--- Data lines ---
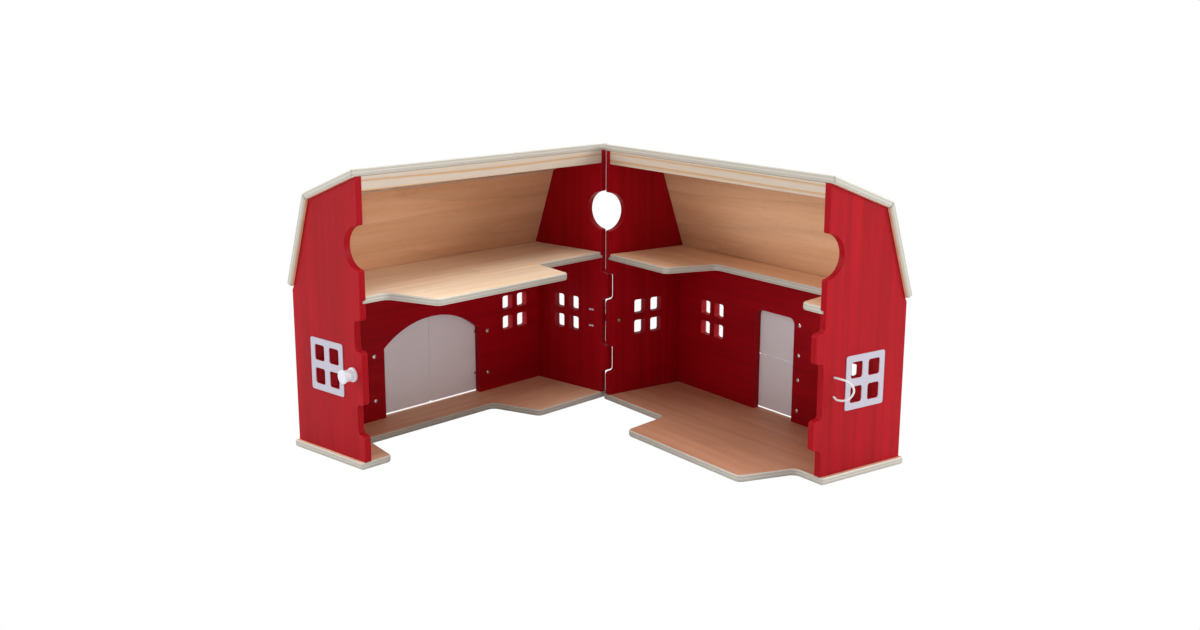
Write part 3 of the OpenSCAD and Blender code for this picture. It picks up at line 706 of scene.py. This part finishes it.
def cord_mesh(path, radius, sides=16):
    """A tube along a path, with a UV map that runs round it and along it in metres."""
    bm = bmesh.new()
    uv = bm.loops.layers.uv.new("cord_uv")
    rings, run, length = [], [], 0.0
    side_way = None
    for i, point in enumerate(path):
        ahead = (path[min(i + 1, len(path) - 1)] - path[max(i - 1, 0)]).normalized()
        if side_way is None:
            side_way = ahead.orthogonal().normalized()
        side_way = (side_way - ahead * side_way.dot(ahead)).normalized()
        up_way = ahead.cross(side_way)
        rings.append([bm.verts.new(point + radius * (math.cos(a) * side_way + math.sin(a) * up_way))
                      for a in (2 * math.pi * k / sides for k in range(sides))])
        length += (point - path[i - 1]).length if i else 0.0
        run.append(length)
    for i in range(len(rings) - 1):
        for k in range(sides):
            m = (k + 1) % sides
            face = bm.faces.new((rings[i][k], rings[i][m], rings[i + 1][m], rings[i + 1][k]))
            places = ((k, i), (k + 1, i), (k + 1, i + 1), (k, i + 1))
            for loop, (around, along) in zip(face.loops, places):
                loop[uv].uv = (around / sides, run[along])
    bm.faces.new(list(reversed(rings[0])))
    bm.faces.new(rings[-1])
    bmesh.ops.recalc_face_normals(bm, faces=bm.faces)
    return bm, length


class BARN_OT_loops(bpy.types.Operator):
    """Elastic loops: one free at the open end, one hooked over the rear knob"""

    bl_idname = "barn.loops"
    bl_label = "Elastic Loops"

    def execute(self, context):
        material = braided_elastic("white_elastic", (0.88, 0.88, 0.87))
        path = smooth_path(front_loop_points())
        bm, length = cord_mesh(path, CORD_DIAMETER / 2)
        front = finish_piece(bm, "front_loop_cord", "front_loop", material)
        bm, length = cord_mesh(smooth_path(rear_loop_points()), CORD_DIAMETER / 2)
        rear = new_piece(bm, "rear_loop_cord", material)
        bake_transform(rear)
        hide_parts("rear_loop")
        return {"FINISHED"}


# Where the photograph was taken from, in metres and degrees, with the barn's halves to either side
CAMERA_PLACE = (-1.0559, -1.4503, 0.5296)
CAMERA_PAN, CAMERA_TILT, CAMERA_ROLL = -35.516, -12.87, -0.162

# Each lamp's place, power in watts and width, all aimed at the middle of the barn
LAMPS = {"left": ((-2.45, 1.45, 1.3), 38.0, 1.4), "right": ((1.95, -2.0, 1.3), 46.0, 1.4),
         "over": ((0.0, -0.3, 3.2), 62.0, 2.4)}
LAMP_AIM = Vector((-0.05, -0.15, 0.15))
SOFT_LIGHT = 0.64


class BARN_OT_stage(bpy.types.Operator):
    """Pale floor, soft studio light and the photograph's camera"""

    bl_idname = "barn.stage"
    bl_label = "Stage"

    def execute(self, context):
        scene = context.scene
        scene.view_settings.view_transform = "Standard"
        self.camera(scene)
        self.floor()
        self.world(scene)
        for name, (place, power, size) in LAMPS.items():
            self.lamp(name, place, power, size)
        return {"FINISHED"}

    @staticmethod
    def camera(scene):
        data = bpy.data.cameras.new("photo_camera")
        data.sensor_fit = "HORIZONTAL"
        data.sensor_width = 36.0
        data.lens = scene.barn.lens
        data.clip_start = 0.01
        data.clip_end = 50.0
        camera = bpy.data.objects.new("photo_camera", data)
        scene.collection.objects.link(camera)
        turn = (Matrix.Rotation(math.radians(CAMERA_PAN), 3, "Z")
                @ Matrix.Rotation(math.radians(CAMERA_TILT), 3, "X")
                @ Matrix.Rotation(math.radians(CAMERA_ROLL), 3, "Y")
                @ Matrix.Rotation(math.radians(90), 3, "X"))
        camera.matrix_world = Matrix.Translation(CAMERA_PLACE) @ turn.to_4x4()
        scene.camera = camera

    @staticmethod
    def floor():
        bm = bmesh.new()
        bmesh.ops.create_grid(bm, x_segments=1, y_segments=1, size=14.0)
        mesh = bpy.data.meshes.new("studio_floor")
        bm.to_mesh(mesh)
        bm.free()
        floor = bpy.data.objects.new("studio_floor", mesh)
        bpy.context.scene.collection.objects.link(floor)
        nodes = Nodes("studio_white")
        nodes.shader.inputs["Base Color"].default_value = (0.8, 0.8, 0.8, 1)
        nodes.shader.inputs["Roughness"].default_value = 0.9
        nodes.shader.inputs["Specular IOR Level"].default_value = 0.1
        path = nodes.add("ShaderNodeLightPath")
        glow = nodes.add("ShaderNodeEmission", Strength=1.0)
        mixed = nodes.add("ShaderNodeMixShader")
        nodes.link(path.outputs["Is Camera Ray"], mixed.inputs["Fac"])
        nodes.link(nodes.shader.outputs["BSDF"], mixed.inputs[1])
        nodes.link(glow.outputs["Emission"], mixed.inputs[2])
        output = nodes.tree.nodes["Material Output"]
        nodes.link(mixed.outputs["Shader"], output.inputs["Surface"])
        mesh.materials.append(nodes.material)

    @staticmethod
    def world(scene):
        world = bpy.data.worlds.new("studio")
        scene.world = world
        world.use_nodes = True
        tree = world.node_tree
        background = tree.nodes["Background"]
        background.inputs["Color"].default_value = (1, 1, 1, 1)
        path = tree.nodes.new("ShaderNodeLightPath")
        level = tree.nodes.new("ShaderNodeMapRange")
        level.inputs["To Min"].default_value = SOFT_LIGHT
        level.inputs["To Max"].default_value = 1.0
        tree.links.new(path.outputs["Is Camera Ray"], level.inputs["Value"])
        tree.links.new(level.outputs["Result"], background.inputs["Strength"])

    @staticmethod
    def lamp(name, place, power, size):
        data = bpy.data.lights.new(name, "AREA")
        data.shape = "DISK"
        data.size = size
        data.energy = power
        lamp = bpy.data.objects.new(name, data)
        bpy.context.scene.collection.objects.link(lamp)
        aim = (LAMP_AIM - Vector(place)).to_track_quat("-Z", "Y")
        lamp.matrix_world = Matrix.Translation(place) @ aim.to_matrix().to_4x4()


OPERATORS = (BARN_OT_stage, BARN_OT_floors_and_lofts, BARN_OT_walls, BARN_OT_roof, BARN_OT_windows,
             BARN_OT_doors, BARN_OT_fittings, BARN_OT_knobs, BARN_OT_loops)


class BARN_PT_panel(bpy.types.Panel):
    """Lists the barn's operators and settings"""

    bl_idname = "BARN_PT_panel"
    bl_label = "Barn"
    bl_space_type = "VIEW_3D"
    bl_region_type = "UI"
    bl_category = "Barn"

    def draw(self, context):
        for name in BarnSettings.__annotations__:
            self.layout.prop(context.scene.barn, name)
        for operator in OPERATORS:
            self.layout.operator(operator.bl_idname)


CLASSES = (BarnSettings, *OPERATORS, BARN_PT_panel)


def register():
    for cls in CLASSES:
        bpy.utils.register_class(cls)
    bpy.types.Scene.barn = bpy.props.PointerProperty(type=BarnSettings)


def unregister():
    del bpy.types.Scene.barn
    for cls in reversed(CLASSES):
        bpy.utils.unregister_class(cls)


def main():
    register()
    for operator in OPERATORS:
        group, name = operator.bl_idname.split(".")
        getattr(getattr(bpy.ops, group), name)()


if __name__ == "__main__":
    main()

--- What is needed ---
Quote each line of the data above exactly as written.

--- Reply ---
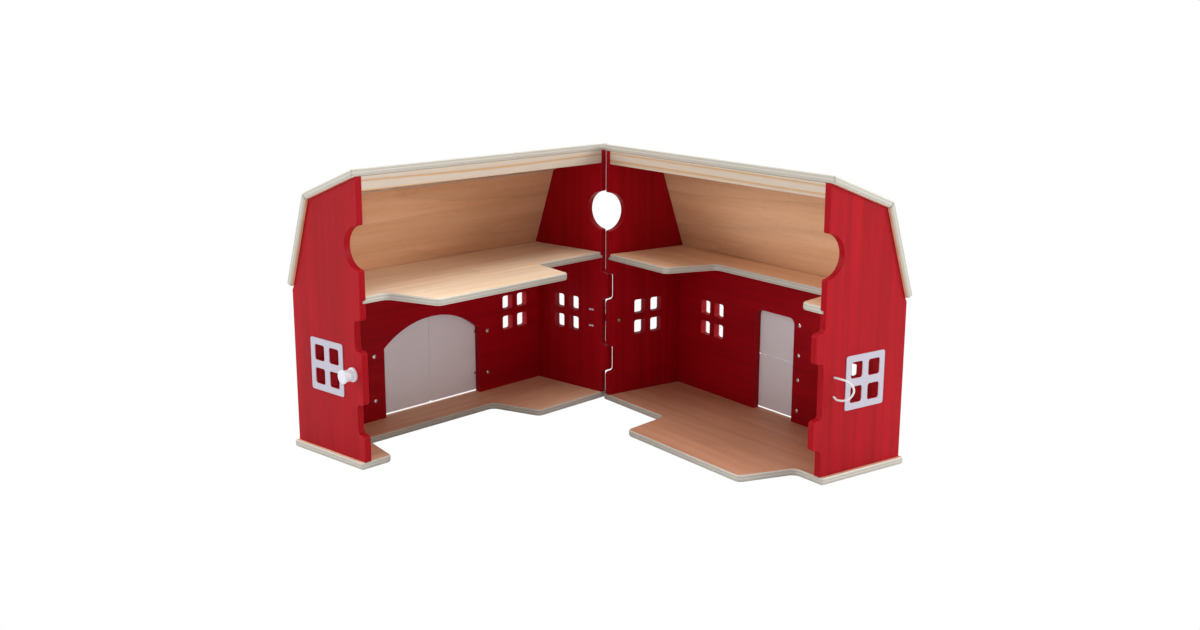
Write part 3 of the OpenSCAD and Blender code for this picture. It picks up at line 706 of scene.py. This part finishes it.
def cord_mesh(path, radius, sides=16):
    """A tube along a path, with a UV map that runs round it and along it in metres."""
    bm = bmesh.new()
    uv = bm.loops.layers.uv.new("cord_uv")
    rings, run, length = [], [], 0.0
    side_way = None
    for i, point in enumerate(path):
        ahead = (path[min(i + 1, len(path) - 1)] - path[max(i - 1, 0)]).normalized()
        if side_way is None:
            side_way = ahead.orthogonal().normalized()
        side_way = (side_way - ahead * side_way.dot(ahead)).normalized()
        up_way = ahead.cross(side_way)
        rings.append([bm.verts.new(point + radius * (math.cos(a) * side_way + math.sin(a) * up_way))
                      for a in (2 * math.pi * k / sides for k in range(sides))])
        length += (point - path[i - 1]).length if i else 0.0
        run.append(length)
    for i in range(len(rings) - 1):
        for k in range(sides):
            m = (k + 1) % sides
            face = bm.faces.new((rings[i][k], rings[i][m], rings[i + 1][m], rings[i + 1][k]))
            places = ((k, i), (k + 1, i), (k + 1, i + 1), (k, i + 1))
            for loop, (around, along) in zip(face.loops, places):
                loop[uv].uv = (around / sides, run[along])
    bm.faces.new(list(reversed(rings[0])))
    bm.faces.new(rings[-1])
    bmesh.ops.recalc_face_normals(bm, faces=bm.faces)
    return bm, length


class BARN_OT_loops(bpy.types.Operator):
    """Elastic loops: one free at the open end, one hooked over the rear knob"""

    bl_idname = "barn.loops"
    bl_label = "Elastic Loops"

    def execute(self, context):
        material = braided_elastic("white_elastic", (0.88, 0.88, 0.87))
        path = smooth_path(front_loop_points())
        bm, length = cord_mesh(path, CORD_DIAMETER / 2)
        front = finish_piece(bm, "front_loop_cord", "front_loop", material)
        bm, length = cord_mesh(smooth_path(rear_loop_points()), CORD_DIAMETER / 2)
        rear = new_piece(bm, "rear_loop_cord", material)
        bake_transform(rear)
        hide_parts("rear_loop")
        return {"FINISHED"}


# Where the photograph was taken from, in metres and degrees, with the barn's halves to either side
CAMERA_PLACE = (-1.0559, -1.4503, 0.5296)
CAMERA_PAN, CAMERA_TILT, CAMERA_ROLL = -35.516, -12.87, -0.162

# Each lamp's place, power in watts and width, all aimed at the middle of the barn
LAMPS = {"left": ((-2.45, 1.45, 1.3), 38.0, 1.4), "right": ((1.95, -2.0, 1.3), 46.0, 1.4),
         "over": ((0.0, -0.3, 3.2), 62.0, 2.4)}
LAMP_AIM = Vector((-0.05, -0.15, 0.15))
SOFT_LIGHT = 0.64


class BARN_OT_stage(bpy.types.Operator):
    """Pale floor, soft studio light and the photograph's camera"""

    bl_idname = "barn.stage"
    bl_label = "Stage"

    def execute(self, context):
        scene = context.scene
        scene.view_settings.view_transform = "Standard"
        self.camera(scene)
        self.floor()
        self.world(scene)
        for name, (place, power, size) in LAMPS.items():
            self.lamp(name, place, power, size)
        return {"FINISHED"}

    @staticmethod
    def camera(scene):
        data = bpy.data.cameras.new("photo_camera")
        data.sensor_fit = "HORIZONTAL"
        data.sensor_width = 36.0
        data.lens = scene.barn.lens
        data.clip_start = 0.01
        data.clip_end = 50.0
        camera = bpy.data.objects.new("photo_camera", data)
        scene.collection.objects.link(camera)
        turn = (Matrix.Rotation(math.radians(CAMERA_PAN), 3, "Z")
                @ Matrix.Rotation(math.radians(CAMERA_TILT), 3, "X")
                @ Matrix.Rotation(math.radians(CAMERA_ROLL), 3, "Y")
                @ Matrix.Rotation(math.radians(90), 3, "X"))
        camera.matrix_world = Matrix.Translation(CAMERA_PLACE) @ turn.to_4x4()
        scene.camera = camera

    @staticmethod
    def floor():
        bm = bmesh.new()
        bmesh.ops.create_grid(bm, x_segments=1, y_segments=1, size=14.0)
        mesh = bpy.data.meshes.new("studio_floor")
        bm.to_mesh(mesh)
        bm.free()
        floor = bpy.data.objects.new("studio_floor", mesh)
        bpy.context.scene.collection.objects.link(floor)
        nodes = Nodes("studio_white")
        nodes.shader.inputs["Base Color"].default_value = (0.8, 0.8, 0.8, 1)
        nodes.shader.inputs["Roughness"].default_value = 0.9
        nodes.shader.inputs["Specular IOR Level"].default_value = 0.1
        path = nodes.add("ShaderNodeLightPath")
        glow = nodes.add("ShaderNodeEmission", Strength=1.0)
        mixed = nodes.add("ShaderNodeMixShader")
        nodes.link(path.outputs["Is Camera Ray"], mixed.inputs["Fac"])
        nodes.link(nodes.shader.outputs["BSDF"], mixed.inputs[1])
        nodes.link(glow.outputs["Emission"], mixed.inputs[2])
        output = nodes.tree.nodes["Material Output"]
        nodes.link(mixed.outputs["Shader"], output.inputs["Surface"])
        mesh.materials.append(nodes.material)

    @staticmethod
    def world(scene):
        world = bpy.data.worlds.new("studio")
        scene.world = world
        world.use_nodes = True
        tree = world.node_tree
        background = tree.nodes["Background"]
        background.inputs["Color"].default_value = (1, 1, 1, 1)
        path = tree.nodes.new("ShaderNodeLightPath")
        level = tree.nodes.new("ShaderNodeMapRange")
        level.inputs["To Min"].default_value = SOFT_LIGHT
        level.inputs["To Max"].default_value = 1.0
        tree.links.new(path.outputs["Is Camera Ray"], level.inputs["Value"])
        tree.links.new(level.outputs["Result"], background.inputs["Strength"])

    @staticmethod
    def lamp(name, place, power, size):
        data = bpy.data.lights.new(name, "AREA")
        data.shape = "DISK"
        data.size = size
        data.energy = power
        lamp = bpy.data.objects.new(name, data)
        bpy.context.scene.collection.objects.link(lamp)
        aim = (LAMP_AIM - Vector(place)).to_track_quat("-Z", "Y")
        lamp.matrix_world = Matrix.Translation(place) @ aim.to_matrix().to_4x4()


OPERATORS = (BARN_OT_stage, BARN_OT_floors_and_lofts, BARN_OT_walls, BARN_OT_roof, BARN_OT_windows,
             BARN_OT_doors, BARN_OT_fittings, BARN_OT_knobs, BARN_OT_loops)


class BARN_PT_panel(bpy.types.Panel):
    """Lists the barn's operators and settings"""

    bl_idname = "BARN_PT_panel"
    bl_label = "Barn"
    bl_space_type = "VIEW_3D"
    bl_region_type = "UI"
    bl_category = "Barn"

    def draw(self, context):
        for name in BarnSettings.__annotations__:
            self.layout.prop(context.scene.barn, name)
        for operator in OPERATORS:
            self.layout.operator(operator.bl_idname)


CLASSES = (BarnSettings, *OPERATORS, BARN_PT_panel)


def register():
    for cls in CLASSES:
        bpy.utils.register_class(cls)
    bpy.types.Scene.barn = bpy.props.PointerProperty(type=BarnSettings)


def unregister():
    del bpy.types.Scene.barn
    for cls in reversed(CLASSES):
        bpy.utils.unregister_class(cls)


def main():
    register()
    for operator in OPERATORS:
        group, name = operator.bl_idname.split(".")
        getattr(getattr(bpy.ops, group), name)()


if __name__ == "__main__":
    main()